I‘ve been fat pretty much my whole life. And people have been making fun of me for that to varying degrees. It wasn’t constant bullying, just the cruelty of kids every so often. The odd nasty comment, unflattering comparisons, nothing like a full on campaign to psychologically ruin me. Being smart and funny certainly helped in that respect. When you make self-deprecating jokes about yourself it hurts less because you’re controlling the narrative and you know these self-directed barbs aren’t as serious.

I’m not the most confrontational person, which leads to some negative things, like inclinations towards passive-agressive behavior, something I really need to work on. But it’s also made me shy when it comes to matters of the heart. I’m well aware of the general perception towards fat bodies, that we’re not deserving of love and that no one will ever love us until we lose weight.

When you’re fat, these are the little indignities that become the background radiation of your life. Often they’re not meant to inflict harm, some folks just don’t know better. I try not to hold it against others, but it can be hurtful and often I just don’t have the wherewithal to have that discussion. It’s stuff like speculating about the health of someone because of their size or average-sized folk saying they feel fat.

And I realize a lot of folks struggle with personal image at any side. But my point is, when I hear stuff like that, I wonder, “If that’s how you talk about fat people, what do you think of me and what do you say about me when I’m not around?”

At minimum it’s kind of rude and the health others isn’t our business unless they invite us into a discussion regarding it. It’s best left to the doctor’s office. Fat people can face discrimination there. I’ve been fortunate in that my doctors have treated me like a human being and have generally been very supportive of me and as a result, I feel pretty okay about going to my GP. There are studies that indicate that harassing people about their health doesn’t really do any good. A good rule of thumb is try to avoid hurting others. Easier said than done, I know.

I’ve never really dated all that much, partially that’s because I had other priorities or being interested in people who weren’t interested in me. Some of it’s shyness and fear of rejection. When I was in elementary school, there was this group of girls who’d come up to me at lunch. They’d be giggling and one of them would inform me that a member of their group liked me. I’d never spoken to them before, but I knew not to believe them, that I was the butt of some joke. Looking back, it’s kind of messed up that even then I’d internalized that pretty girls didn’t like fat little boys.

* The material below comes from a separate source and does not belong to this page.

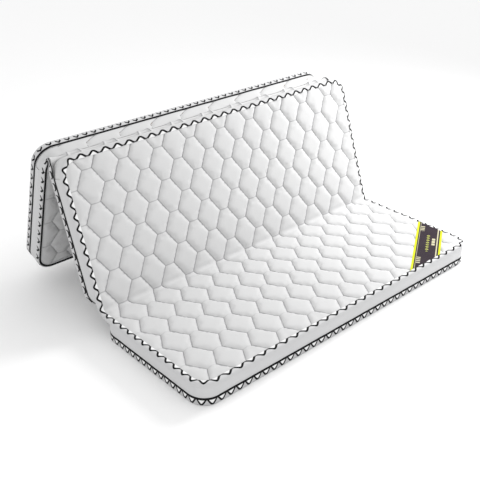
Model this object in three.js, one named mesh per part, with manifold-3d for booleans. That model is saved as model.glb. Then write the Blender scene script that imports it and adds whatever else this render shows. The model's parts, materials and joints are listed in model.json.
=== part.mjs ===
// Tri-fold futon mattress: three equal padded panels joined by two fabric hinges.
// The front fold is a crease in the top cover and opens towards the sleeper.
// The ridge fold is a crease in the bottom cover and opens the other way, so the panels stack in a Z.
// Millimetres, +Z up. X runs along the folds, the front panel lies on the floor towards -Y.
import * as THREE from "three";
import { mergeVertices } from "three/addons/utils/BufferGeometryUtils.js";
import Module from "manifold-3d";

const wasm = await Module();
wasm.setup();

// Driving dimensions
const mattressWidth = 1800;
const panelLength = 700; // from hinge line to hinge line, or to the free end
const panelThickness = 110;
const cornerRadius = 85; // plan radius of a rounded corner
const cornerSteps = 5; // an eighth of a turn is cut into this many facets

// How the panels stand at rest
const middleRise = 70.2; // degrees above the floor
const ridgeFold = 141.3; // degrees between the middle and rear panels, counted from flat

// Hinges
const hingeLift = 4; // hinge line outside the covers that meet there, so that closed panels clear
const hingeSetBack = 2; // each panel's end stops this far short of the hinge plane

// Layers
const coverThickness = 12; // quilted cover: fabric, wadding and backing
const padThickness = 6; // needled felt between cover and core
const borderThickness = 3; // side wall fabric with its thin foam backing
const gap = 0.3; // left between pieces that touch

// Edge tape, an L section sewn over each cover's edge
const tapeThickness = 2;
const tapeOnFace = 20;
const tapeOnSide = 22; // the tapes round the sleeping side
const wideTapeOnSide = 34; // all the other tapes

// Corner label, a woven ribbon laid across the front right corner
const labelAngle = 32.8; // degrees from X
const labelWidth = 132;
const labelReach = 457; // from the corner to where its inner edge meets the front tape
const labelThickness = 1;

const underTape = tapeThickness + gap;
const insideBorder = underTape + borderThickness + gap;
const faceInset = tapeOnFace + gap;
const past = 50; // how far a cutter runs beyond what it cuts

const colours = {
  quilt: { color: 0xf3f3f2, roughness: 0.85 },
  border: { color: 0xeeeeee, roughness: 0.8 },
  tape: { color: 0xc9c9cb, roughness: 0.75 },
  felt: { color: 0xcfcbc2, roughness: 0.95 },
  coir: { color: 0x8b6a45, roughness: 1 },
  label: { color: 0x352a31, roughness: 0.6 },
};

const materials = Object.fromEntries(
  Object.entries(colours).map(([name, look]) => [
    name,
    new THREE.MeshStandardMaterial({ name, metalness: 0, ...look }),
  ]),
);

// A rectangle across the mattress from y0 to y1, with its near and far corners rounded or square.
function outline(inset, ends) {
  const x = mattressWidth / 2 - inset;
  const y0 = ends.near + (ends.nearStraight ? 0 : inset);
  const y1 = ends.far - (ends.farStraight ? 0 : inset);
  const radius = cornerRadius - inset;
  const r0 = ends.nearStraight ? 0 : radius;
  const r1 = ends.farStraight ? 0 : radius;
  const shape = new THREE.Shape();
  shape.moveTo(-x + r0, y0);
  shape.lineTo(x - r0, y0);
  if (r0) shape.absarc(x - r0, y0 + r0, r0, -Math.PI / 2, 0);
  shape.lineTo(x, y1 - r1);
  if (r1) shape.absarc(x - r1, y1 - r1, r1, 0, Math.PI / 2);
  shape.lineTo(-x + r1, y1);
  if (r1) shape.absarc(-x + r1, y1 - r1, r1, Math.PI / 2, Math.PI);
  shape.lineTo(-x, y0 + r0);
  if (r0) shape.absarc(-x + r0, y0 + r0, r0, Math.PI, Math.PI * 1.5);
  return shape;
}

// The same ends with the straight ones pushed out, for a cutter that leaves that end open.
function pastStraightEnds(ends) {
  return {
    ...ends,
    near: ends.near - (ends.nearStraight ? past : 0),
    far: ends.far + (ends.farStraight ? past : 0),
  };
}

function slab(shape, low, high) {
  const geometry = new THREE.ExtrudeGeometry(shape, {
    depth: high - low,
    bevelEnabled: false,
    curveSegments: cornerSteps,
  });
  geometry.translate(0, 0, low);
  return geometry;
}

function block(x0, x1, y0, y1) {
  const height = panelThickness + 2 * past;
  const geometry = new THREE.BoxGeometry(x1 - x0, y1 - y0, height);
  return geometry.translate((x0 + x1) / 2, (y0 + y1) / 2, panelThickness / 2);
}

function toSolid(geometry) {
  const bare = geometry.clone();
  bare.deleteAttribute("normal");
  bare.deleteAttribute("uv");
  const merged = mergeVertices(bare);
  return new wasm.Manifold(
    new wasm.Mesh({
      numProp: 3,
      vertProperties: merged.attributes.position.array,
      triVerts: new Uint32Array(merged.index.array),
    }),
  );
}

function toGeometry(solid) {
  const mesh = solid.getMesh();
  const geometry = new THREE.BufferGeometry();
  geometry.setAttribute("position", new THREE.BufferAttribute(mesh.vertProperties, 3));
  geometry.setIndex(new THREE.BufferAttribute(mesh.triVerts, 1));
  const flat = geometry.toNonIndexed();
  flat.computeVertexNormals();
  return flat;
}

function addMesh(group, name, geometry, material) {
  const mesh = new THREE.Mesh(geometry, materials[material]);
  mesh.name = name;
  group.add(mesh);
}

// A quilted cover with its face up: it steps down at the edge, where the tape is sewn over it.
function coverGeometry(ends) {
  const underside = panelThickness - coverThickness;
  const plate = slab(outline(underTape, ends), underside, panelThickness - underTape);
  const crown = slab(outline(faceInset, ends), underside, panelThickness);
  return toGeometry(toSolid(plate).add(toSolid(crown)));
}

// The edge tape of a cover with its face up, open wherever that cover runs on through a hinge.
function tapeGeometry(ends, onSide) {
  const low = panelThickness - onSide;
  const open = pastStraightEnds(ends);
  const whole = toSolid(slab(outline(0, ends), low, panelThickness));
  const hollow = toSolid(slab(outline(tapeThickness, open), low - past, panelThickness - tapeThickness));
  const window = toSolid(slab(outline(tapeOnFace, open), low - past, panelThickness + past));
  return toGeometry(whole.subtract(hollow).subtract(window));
}

// A cover or tape that was made face up, turned face down in the same place.
function faceDown(geometry, ends) {
  geometry.translate(0, -(ends.near + ends.far) / 2, -panelThickness / 2);
  geometry.rotateY(Math.PI);
  return geometry.translate(0, (ends.near + ends.far) / 2, panelThickness / 2);
}

// The four side walls as one ring, between the two covers.
function wallRing(ends) {
  const low = coverThickness + gap;
  const high = panelThickness - coverThickness - gap;
  const outside = toSolid(slab(outline(underTape, ends), low, high));
  const inside = toSolid(slab(outline(underTape + borderThickness, ends), low - past, high + past));
  return outside.subtract(inside);
}

// Part of the ring of side walls, inside the block from (x0, y0) to (x1, y1).
function wallPart(ends, x0, x1, y0, y1) {
  return toGeometry(wallRing(ends).intersect(toSolid(block(x0, x1, y0, y1))));
}

// What fills the cover: a coir core between two felt pads.
function addFilling(group, name, ends) {
  const shape = outline(insideBorder, ends);
  const padLow = coverThickness + gap;
  const coreLow = padLow + padThickness + gap;
  const coreHigh = panelThickness - coreLow;
  addMesh(group, name + "_bottom_felt_pad", slab(shape, padLow, padLow + padThickness), "felt");
  addMesh(group, name + "_coir_core", slab(shape, coreLow, coreHigh), "coir");
  addMesh(group, name + "_top_felt_pad", slab(shape, coreHigh + gap, coreHigh + gap + padThickness), "felt");
}

function addCoversAndTapes(group, name, topEnds, bottomEnds, topTapeOnSide) {
  const bottomTape = tapeGeometry(bottomEnds, wideTapeOnSide);
  addMesh(group, name + "_top_quilt", coverGeometry(topEnds), "quilt");
  addMesh(group, name + "_top_edge_tape", tapeGeometry(topEnds, topTapeOnSide), "tape");
  addMesh(group, name + "_bottom_quilt", faceDown(coverGeometry(bottomEnds), bottomEnds), "quilt");
  addMesh(group, name + "_bottom_edge_tape", faceDown(bottomTape, bottomEnds), "tape");
}

// The ribbon's inner edge starts labelReach from the corner, along the front tape.
function labelGeometry() {
  const slope = Math.tan(THREE.MathUtils.degToRad(labelAngle));
  const acrossX = labelWidth / Math.sin(THREE.MathUtils.degToRad(labelAngle));
  const right = mattressWidth / 2 - faceInset - gap;
  const front = faceInset + gap;
  const innerX = right - labelReach;
  const outerX = innerX + acrossX;
  const shape = new THREE.Shape();
  shape.moveTo(innerX, front);
  shape.lineTo(outerX, front);
  shape.lineTo(right, front + (right - outerX) * slope);
  shape.lineTo(right, front + (right - innerX) * slope);
  shape.closePath();
  return slab(shape, panelThickness + gap, panelThickness + gap + labelThickness);
}

const wide = mattressWidth / 2 + past;
const nearWall = cornerRadius;
const farWall = panelLength - cornerRadius;

// The front panel: free end near, front fold far, where its top cover runs on into the middle panel.
function frontPanel() {
  const group = new THREE.Group();
  const body = { near: 0, far: panelLength - hingeSetBack };
  addFilling(group, "front", body);
  addCoversAndTapes(group, "front", { ...body, farStraight: true }, body, tapeOnSide);
  addMesh(group, "front_side_border", wallPart(body, -wide, wide, -past, farWall - gap / 2), "border");
  addMesh(group, "front_fold_wall", wallPart(body, -wide, wide, farWall + gap / 2, panelLength + past), "border");
  addMesh(group, "front_corner_label", labelGeometry(), "label");
  return group;
}

// The middle panel: front fold near, ridge fold far, where its bottom cover runs on into the rear panel.
function middlePanel() {
  const group = new THREE.Group();
  const body = { near: hingeSetBack, far: panelLength - hingeSetBack };
  const sideLow = nearWall + gap / 2;
  const sideHigh = farWall - gap / 2;
  addFilling(group, "middle", body);
  const topEnds = { ...body, nearStraight: true };
  addCoversAndTapes(group, "middle", topEnds, { ...body, farStraight: true }, tapeOnSide);
  addMesh(group, "middle_fold_wall", wallPart(body, -wide, wide, -past, nearWall - gap / 2), "border");
  addMesh(group, "middle_left_border", wallPart(body, -wide, 0, sideLow, sideHigh), "border");
  addMesh(group, "middle_right_border", wallPart(body, 0, wide, sideLow, sideHigh), "border");
  addMesh(group, "middle_ridge_gusset", wallPart(body, -wide, wide, farWall + gap / 2, panelLength + past), "quilt");
  return group;
}

// The rear panel: ridge fold near, free end far.
function rearPanel() {
  const group = new THREE.Group();
  const body = { near: hingeSetBack, far: panelLength };
  addFilling(group, "rear", body);
  addCoversAndTapes(group, "rear", body, { ...body, nearStraight: true }, wideTapeOnSide);
  addMesh(group, "rear_ridge_gusset", wallPart(body, -wide, wide, -past, nearWall - gap / 2), "quilt");
  addMesh(group, "rear_side_border", wallPart(body, -wide, wide, nearWall + gap / 2, panelLength + past), "border");
  return group;
}

// Each panel is drawn flat, from its near end at y = 0 and its underside at z = 0.
function assemble() {
  const mattress = new THREE.Group();
  const front = frontPanel();
  front.position.set(0, -panelLength / 2, 0);

  const middleHinge = new THREE.Group();
  middleHinge.position.set(0, panelLength / 2, panelThickness + hingeLift);
  middleHinge.rotation.x = THREE.MathUtils.degToRad(middleRise);
  const middle = middlePanel();
  middle.position.z = -panelThickness - hingeLift;

  const ridgeHinge = new THREE.Group();
  ridgeHinge.position.set(0, panelLength, -panelThickness - 2 * hingeLift);
  ridgeHinge.rotation.x = -THREE.MathUtils.degToRad(ridgeFold);
  const rear = rearPanel();
  rear.position.z = hingeLift;

  ridgeHinge.add(rear);
  middleHinge.add(middle, ridgeHinge);
  mattress.add(front, middleHinge);
  return mattress;
}

const mattress = assemble();

export default mattress;
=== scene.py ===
import json
import math

import bmesh
import bpy
import numpy as np
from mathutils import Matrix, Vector


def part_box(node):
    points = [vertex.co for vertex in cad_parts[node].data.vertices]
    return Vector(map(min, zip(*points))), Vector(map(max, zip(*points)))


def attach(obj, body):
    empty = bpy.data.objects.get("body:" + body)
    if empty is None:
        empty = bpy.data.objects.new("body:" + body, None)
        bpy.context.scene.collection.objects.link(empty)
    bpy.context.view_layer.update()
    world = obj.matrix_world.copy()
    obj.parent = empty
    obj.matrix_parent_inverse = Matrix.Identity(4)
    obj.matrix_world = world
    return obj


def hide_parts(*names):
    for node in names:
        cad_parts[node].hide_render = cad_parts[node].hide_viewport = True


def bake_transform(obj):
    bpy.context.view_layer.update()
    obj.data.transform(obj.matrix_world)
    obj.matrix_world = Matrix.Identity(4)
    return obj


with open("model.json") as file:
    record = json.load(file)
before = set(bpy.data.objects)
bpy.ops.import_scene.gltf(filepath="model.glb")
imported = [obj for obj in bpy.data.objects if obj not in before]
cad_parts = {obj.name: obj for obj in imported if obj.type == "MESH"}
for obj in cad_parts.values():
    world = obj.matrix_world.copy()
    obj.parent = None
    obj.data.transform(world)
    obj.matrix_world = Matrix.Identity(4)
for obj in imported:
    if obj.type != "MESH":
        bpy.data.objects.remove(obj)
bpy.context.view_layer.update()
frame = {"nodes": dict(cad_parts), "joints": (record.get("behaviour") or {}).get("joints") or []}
print("frame loaded")

# where each panel lies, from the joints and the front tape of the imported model

joints = {joint["name"]: joint for joint in frame["joints"]}
frontHinge = np.array(joints["front_fold"]["pos_m"])
ridgeHinge = np.array(joints["ridge_fold"]["pos_m"])
middleRise = math.radians(-joints["front_fold"]["range_deg"][0])  # the middle panel above flat
ridgeFold = math.radians(joints["ridge_fold"]["range_deg"][1])  # the rear panel turned from flat

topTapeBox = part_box("front_top_edge_tape")
halfWidth = topTapeBox[1].x
thickness = topTapeBox[1].z
panelLength = frontHinge[1] - topTapeBox[0].y
hingeLift = frontHinge[2] - thickness  # each hinge line lies this far outside the covers it joins
setBack = frontHinge[1] - topTapeBox[1].y
cornerRadius = 0.085
cornerSteps = 14
quarter = math.pi / 2
rearAngle = middleRise - ridgeFold


def yz(angle):
    return np.array([0, math.cos(angle), math.sin(angle)])


# each panel drawn flat: its near end on the underside, then the directions along and up through it
panels = {
    "front_panel": (np.array([0, frontHinge[1] - panelLength, 0]), yz(0), yz(quarter)),
    "middle_panel": (
        frontHinge - (thickness + hingeLift) * yz(middleRise + quarter),
        yz(middleRise),
        yz(middleRise + quarter),
    ),
    "rear_panel": (
        ridgeHinge + hingeLift * yz(rearAngle + quarter),
        yz(rearAngle),
        yz(rearAngle + quarter),
    ),
}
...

There’s a book that came out last year by a health-policy reporter that examines the love lifes of overweight and obese individuals. The author, Sarah Varney, discusses that those folks are more likely to enter early adulthood without experience with intimate relationship experience. That’s something that’s rung true with my experiences. It’s a lonely experience, watching your peers form relationships.

You wonder if you missed out on the class they attended that taught them the intricacies of intimacy. It feels like Bart’s dream in “Bart Sells His Soul” where his classmates are crossing the lake in row boats with their souls. Bart can’t make it to where they’re headed because he’s sold his soul to Milhouse. It’s a lonely experience and sometimes you wonder if it’s just not meant to happen for you.

I tend be a little guarded when it comes to that sort of thing. Some of that might be due to my parents splitting when I was young and my dad essentially abandoning me. Some of it’s shyness and some of it is from negative experiences, such as the aforementioned elementary school incident.

I’ve tried my hand at online dating and it’s mostly been unsuccessful. One woman lost interest in me completely when she learned I was fat. That sucked. Usually the first thing I’ll do when browsing a profile on a dating site is to look at their stance on dating overweight folks, so I’ll know if I’m wasting my time or not.

I mention all this not out of some desire for pity, but because I want to show that there is a human cost to this sort of thing.

Obviously, we all have preferences of some sort, but these are shaped by the culture we grow up in. It’s worth a little self-examination and thought to consider why we reject someone.

In my experience, the older we get, the less hung up we get about what other folks think and we’re perhaps less superficial. I’ve had conventionally attractive women express an attraction to me. And if dating didn’t work out, it was more a matter of other things not lining up and not my physical appearance. I’m usually surprised when that happens given some of my experiences and the general perception regarding fat people. I guess I shouldn’t be that surprised, I have a decent face, a killer sense of humor, and I’m a pretty thoughtful and good friend. There’s a lot of good reasons to date me. I don’t tend to promote myself as such because of concerns with being arrogant, but that’s for another post and another day.

I think we’d all be a lot happier if we more readily bucked some of the sillier conventions of society, such as placing the onus on guys to pretty much initiate romantic interest. I’m sure a lot of great relationships have been missed out on because of that.

Flirting generally goes over my head, like Homer in that scene in “Cape Feare” when he is given his new identity of Homer Thompson. Some of that’s because I always assume friendly rather than flirtatious intent. I’m sure that’s tied up to fear of rejection and being made to feel ugly. It’s something I’ve tried to work on with mixed success.

My point in writing all this is we should try to be kinder to each other and extend everyone a little empathy, even if we don’t quite understand an aspect of them.